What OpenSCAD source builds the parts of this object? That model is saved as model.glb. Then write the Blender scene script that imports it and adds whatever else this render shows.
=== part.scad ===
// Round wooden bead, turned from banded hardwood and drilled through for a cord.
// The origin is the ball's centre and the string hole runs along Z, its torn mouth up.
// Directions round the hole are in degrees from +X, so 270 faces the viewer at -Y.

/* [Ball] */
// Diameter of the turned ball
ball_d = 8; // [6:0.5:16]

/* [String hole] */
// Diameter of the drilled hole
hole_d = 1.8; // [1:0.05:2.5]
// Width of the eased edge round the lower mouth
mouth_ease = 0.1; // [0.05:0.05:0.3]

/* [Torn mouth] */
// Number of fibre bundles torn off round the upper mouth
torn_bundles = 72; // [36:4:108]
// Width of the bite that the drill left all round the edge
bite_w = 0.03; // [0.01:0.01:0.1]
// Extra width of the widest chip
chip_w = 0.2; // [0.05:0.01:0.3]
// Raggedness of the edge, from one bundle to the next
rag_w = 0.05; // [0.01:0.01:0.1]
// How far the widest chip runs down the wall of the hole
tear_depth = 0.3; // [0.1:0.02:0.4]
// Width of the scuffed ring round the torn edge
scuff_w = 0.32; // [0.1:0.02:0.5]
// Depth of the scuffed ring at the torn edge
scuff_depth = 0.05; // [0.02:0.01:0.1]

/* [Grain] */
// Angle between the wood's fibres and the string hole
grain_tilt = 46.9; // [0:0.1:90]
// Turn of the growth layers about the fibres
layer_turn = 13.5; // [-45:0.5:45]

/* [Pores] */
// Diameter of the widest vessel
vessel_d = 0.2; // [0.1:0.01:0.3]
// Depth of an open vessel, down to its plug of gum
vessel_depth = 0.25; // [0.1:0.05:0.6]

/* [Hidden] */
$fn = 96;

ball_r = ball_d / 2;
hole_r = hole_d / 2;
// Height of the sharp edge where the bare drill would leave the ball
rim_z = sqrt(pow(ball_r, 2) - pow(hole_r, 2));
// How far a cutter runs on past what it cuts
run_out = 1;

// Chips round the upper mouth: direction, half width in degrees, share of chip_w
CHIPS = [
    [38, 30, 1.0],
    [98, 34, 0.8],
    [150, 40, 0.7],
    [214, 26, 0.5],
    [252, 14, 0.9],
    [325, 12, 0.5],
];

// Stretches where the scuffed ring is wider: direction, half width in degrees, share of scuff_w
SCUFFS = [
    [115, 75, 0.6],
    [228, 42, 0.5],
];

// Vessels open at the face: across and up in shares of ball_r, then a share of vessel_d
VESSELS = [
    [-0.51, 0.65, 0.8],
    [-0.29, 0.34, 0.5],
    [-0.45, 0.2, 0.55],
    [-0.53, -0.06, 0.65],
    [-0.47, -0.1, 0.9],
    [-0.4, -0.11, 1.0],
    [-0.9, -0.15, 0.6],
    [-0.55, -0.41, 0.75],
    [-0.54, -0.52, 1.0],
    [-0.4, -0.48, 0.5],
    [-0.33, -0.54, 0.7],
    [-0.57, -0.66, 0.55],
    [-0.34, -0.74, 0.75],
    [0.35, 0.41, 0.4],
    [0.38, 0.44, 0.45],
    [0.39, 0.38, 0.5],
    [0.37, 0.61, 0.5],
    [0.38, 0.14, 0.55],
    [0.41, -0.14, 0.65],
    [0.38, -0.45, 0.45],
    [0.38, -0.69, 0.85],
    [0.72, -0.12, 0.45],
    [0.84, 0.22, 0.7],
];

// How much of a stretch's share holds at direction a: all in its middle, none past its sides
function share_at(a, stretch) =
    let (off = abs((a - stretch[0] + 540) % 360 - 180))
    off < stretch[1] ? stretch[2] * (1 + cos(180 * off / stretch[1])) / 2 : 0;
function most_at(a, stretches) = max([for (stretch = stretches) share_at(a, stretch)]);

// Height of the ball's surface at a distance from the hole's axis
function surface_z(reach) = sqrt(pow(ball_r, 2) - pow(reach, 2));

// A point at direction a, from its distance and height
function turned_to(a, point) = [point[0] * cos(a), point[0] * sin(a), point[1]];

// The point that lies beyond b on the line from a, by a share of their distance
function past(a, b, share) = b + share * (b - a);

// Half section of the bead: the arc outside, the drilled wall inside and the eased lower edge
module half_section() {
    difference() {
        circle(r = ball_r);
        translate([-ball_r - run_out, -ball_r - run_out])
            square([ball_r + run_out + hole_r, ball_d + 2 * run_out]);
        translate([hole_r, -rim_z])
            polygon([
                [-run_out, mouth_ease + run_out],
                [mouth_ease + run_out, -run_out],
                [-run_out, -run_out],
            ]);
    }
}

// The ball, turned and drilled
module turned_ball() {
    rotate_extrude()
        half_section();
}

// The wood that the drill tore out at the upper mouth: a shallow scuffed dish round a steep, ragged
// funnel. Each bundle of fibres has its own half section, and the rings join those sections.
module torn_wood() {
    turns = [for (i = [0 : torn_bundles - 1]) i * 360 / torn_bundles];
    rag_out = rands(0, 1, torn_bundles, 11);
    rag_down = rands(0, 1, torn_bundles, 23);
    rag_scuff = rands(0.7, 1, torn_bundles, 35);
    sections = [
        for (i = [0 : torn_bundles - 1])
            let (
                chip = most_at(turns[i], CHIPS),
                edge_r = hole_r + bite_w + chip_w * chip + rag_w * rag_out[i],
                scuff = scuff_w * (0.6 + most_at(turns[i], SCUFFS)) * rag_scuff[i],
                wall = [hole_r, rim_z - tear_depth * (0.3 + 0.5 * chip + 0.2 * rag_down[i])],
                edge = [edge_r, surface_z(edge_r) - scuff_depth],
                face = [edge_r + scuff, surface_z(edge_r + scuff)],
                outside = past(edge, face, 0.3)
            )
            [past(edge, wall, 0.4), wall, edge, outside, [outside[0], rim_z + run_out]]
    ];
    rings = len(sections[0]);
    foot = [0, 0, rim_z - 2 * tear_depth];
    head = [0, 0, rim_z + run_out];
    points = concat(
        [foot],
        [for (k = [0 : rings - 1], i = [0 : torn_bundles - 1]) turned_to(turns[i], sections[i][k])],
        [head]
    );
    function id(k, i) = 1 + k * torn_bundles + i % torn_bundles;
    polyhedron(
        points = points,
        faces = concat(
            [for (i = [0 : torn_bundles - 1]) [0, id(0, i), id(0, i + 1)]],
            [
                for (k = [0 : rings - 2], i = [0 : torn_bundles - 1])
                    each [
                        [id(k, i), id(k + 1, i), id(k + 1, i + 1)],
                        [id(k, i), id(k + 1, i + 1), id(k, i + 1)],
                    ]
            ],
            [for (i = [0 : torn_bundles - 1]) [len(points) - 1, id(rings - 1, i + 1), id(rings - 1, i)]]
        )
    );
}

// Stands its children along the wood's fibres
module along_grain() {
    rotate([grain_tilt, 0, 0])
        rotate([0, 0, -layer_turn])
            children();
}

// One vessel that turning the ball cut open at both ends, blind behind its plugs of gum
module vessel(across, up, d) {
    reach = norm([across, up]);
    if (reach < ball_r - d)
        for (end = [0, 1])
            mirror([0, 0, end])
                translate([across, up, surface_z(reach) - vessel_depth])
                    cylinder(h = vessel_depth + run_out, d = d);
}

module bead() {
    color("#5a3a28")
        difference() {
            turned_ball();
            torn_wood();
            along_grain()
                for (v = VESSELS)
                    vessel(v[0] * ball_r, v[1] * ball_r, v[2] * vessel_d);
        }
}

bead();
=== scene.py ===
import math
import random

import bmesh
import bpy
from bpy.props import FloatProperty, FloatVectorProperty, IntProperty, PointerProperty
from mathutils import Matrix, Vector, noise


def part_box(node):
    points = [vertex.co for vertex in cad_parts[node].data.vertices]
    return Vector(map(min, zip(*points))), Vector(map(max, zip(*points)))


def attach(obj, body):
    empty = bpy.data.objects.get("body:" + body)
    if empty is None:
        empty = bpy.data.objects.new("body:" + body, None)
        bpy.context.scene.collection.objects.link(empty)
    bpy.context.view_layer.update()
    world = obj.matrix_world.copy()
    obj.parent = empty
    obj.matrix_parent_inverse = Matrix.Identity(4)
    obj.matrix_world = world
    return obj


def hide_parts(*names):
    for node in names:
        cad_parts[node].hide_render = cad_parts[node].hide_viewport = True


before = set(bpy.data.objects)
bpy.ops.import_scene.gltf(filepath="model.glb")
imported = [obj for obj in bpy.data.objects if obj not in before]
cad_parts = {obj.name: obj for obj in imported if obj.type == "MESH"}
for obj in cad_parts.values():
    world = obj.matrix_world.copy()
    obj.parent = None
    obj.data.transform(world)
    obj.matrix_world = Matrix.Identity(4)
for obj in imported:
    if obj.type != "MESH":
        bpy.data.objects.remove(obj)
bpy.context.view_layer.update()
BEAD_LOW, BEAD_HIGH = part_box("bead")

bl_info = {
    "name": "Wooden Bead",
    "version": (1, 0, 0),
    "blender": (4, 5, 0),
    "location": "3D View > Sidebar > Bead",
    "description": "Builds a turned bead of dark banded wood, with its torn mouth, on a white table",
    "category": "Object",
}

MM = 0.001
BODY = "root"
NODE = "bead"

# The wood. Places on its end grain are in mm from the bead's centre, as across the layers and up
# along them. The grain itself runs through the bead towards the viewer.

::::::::

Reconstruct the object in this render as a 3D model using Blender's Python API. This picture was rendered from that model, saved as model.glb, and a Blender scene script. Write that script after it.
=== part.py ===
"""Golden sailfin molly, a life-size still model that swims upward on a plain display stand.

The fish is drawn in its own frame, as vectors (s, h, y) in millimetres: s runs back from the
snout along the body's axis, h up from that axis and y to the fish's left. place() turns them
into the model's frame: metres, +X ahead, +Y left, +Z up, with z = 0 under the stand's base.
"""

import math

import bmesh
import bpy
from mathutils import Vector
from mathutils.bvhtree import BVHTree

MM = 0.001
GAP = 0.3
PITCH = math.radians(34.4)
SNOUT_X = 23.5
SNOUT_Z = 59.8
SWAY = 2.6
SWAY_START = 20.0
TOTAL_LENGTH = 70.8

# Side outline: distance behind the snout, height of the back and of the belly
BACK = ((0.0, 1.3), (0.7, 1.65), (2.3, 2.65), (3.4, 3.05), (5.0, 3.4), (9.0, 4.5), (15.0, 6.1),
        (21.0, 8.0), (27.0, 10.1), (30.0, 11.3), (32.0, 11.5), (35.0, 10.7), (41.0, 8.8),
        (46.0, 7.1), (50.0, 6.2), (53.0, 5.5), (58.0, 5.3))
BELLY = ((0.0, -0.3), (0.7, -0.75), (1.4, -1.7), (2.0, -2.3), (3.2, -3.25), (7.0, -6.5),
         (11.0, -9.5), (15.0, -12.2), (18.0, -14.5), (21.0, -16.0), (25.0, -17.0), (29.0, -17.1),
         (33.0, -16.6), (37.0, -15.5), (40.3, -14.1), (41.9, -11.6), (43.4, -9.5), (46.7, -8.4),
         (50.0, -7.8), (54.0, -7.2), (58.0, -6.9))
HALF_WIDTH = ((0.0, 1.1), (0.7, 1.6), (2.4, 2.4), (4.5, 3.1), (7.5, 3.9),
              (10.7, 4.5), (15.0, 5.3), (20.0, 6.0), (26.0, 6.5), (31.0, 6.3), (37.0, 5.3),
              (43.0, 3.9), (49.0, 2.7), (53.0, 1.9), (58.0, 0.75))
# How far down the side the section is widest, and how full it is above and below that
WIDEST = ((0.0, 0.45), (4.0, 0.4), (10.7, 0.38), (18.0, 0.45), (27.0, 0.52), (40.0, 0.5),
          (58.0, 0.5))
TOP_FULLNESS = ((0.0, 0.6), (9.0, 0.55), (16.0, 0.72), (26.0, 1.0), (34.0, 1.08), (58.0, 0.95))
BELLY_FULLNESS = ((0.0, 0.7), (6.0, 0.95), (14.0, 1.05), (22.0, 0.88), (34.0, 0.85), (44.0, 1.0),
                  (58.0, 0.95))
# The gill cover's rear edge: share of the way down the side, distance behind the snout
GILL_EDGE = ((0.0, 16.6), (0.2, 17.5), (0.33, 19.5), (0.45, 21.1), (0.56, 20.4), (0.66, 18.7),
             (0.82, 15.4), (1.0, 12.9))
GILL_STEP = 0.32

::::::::

▸ **Task**
Please print exactly, and only, the lines from the line with "plugs of gum" to the line with "for node in", both included.

▸ **The solution**
// One vessel that turning the ball cut open at both ends, blind behind its plugs of gum
module vessel(across, up, d) {
    reach = norm([across, up]);
    if (reach < ball_r - d)
        for (end = [0, 1])
            mirror([0, 0, end])
                translate([across, up, surface_z(reach) - vessel_depth])
                    cylinder(h = vessel_depth + run_out, d = d);
}

module bead() {
    color("#5a3a28")
        difference() {
            turned_ball();
            torn_wood();
            along_grain()
                for (v = VESSELS)
                    vessel(v[0] * ball_r, v[1] * ball_r, v[2] * vessel_d);
        }
}

bead();
=== scene.py ===
import math
import random

import bmesh
import bpy
from bpy.props import FloatProperty, FloatVectorProperty, IntProperty, PointerProperty
from mathutils import Matrix, Vector, noise


def part_box(node):
    points = [vertex.co for vertex in cad_parts[node].data.vertices]
    return Vector(map(min, zip(*points))), Vector(map(max, zip(*points)))


def attach(obj, body):
    empty = bpy.data.objects.get("body:" + body)
    if empty is None:
        empty = bpy.data.objects.new("body:" + body, None)
        bpy.context.scene.collection.objects.link(empty)
    bpy.context.view_layer.update()
    world = obj.matrix_world.copy()
    obj.parent = empty
    obj.matrix_parent_inverse = Matrix.Identity(4)
    obj.matrix_world = world
    return obj


def hide_parts(*names):
    for node in names:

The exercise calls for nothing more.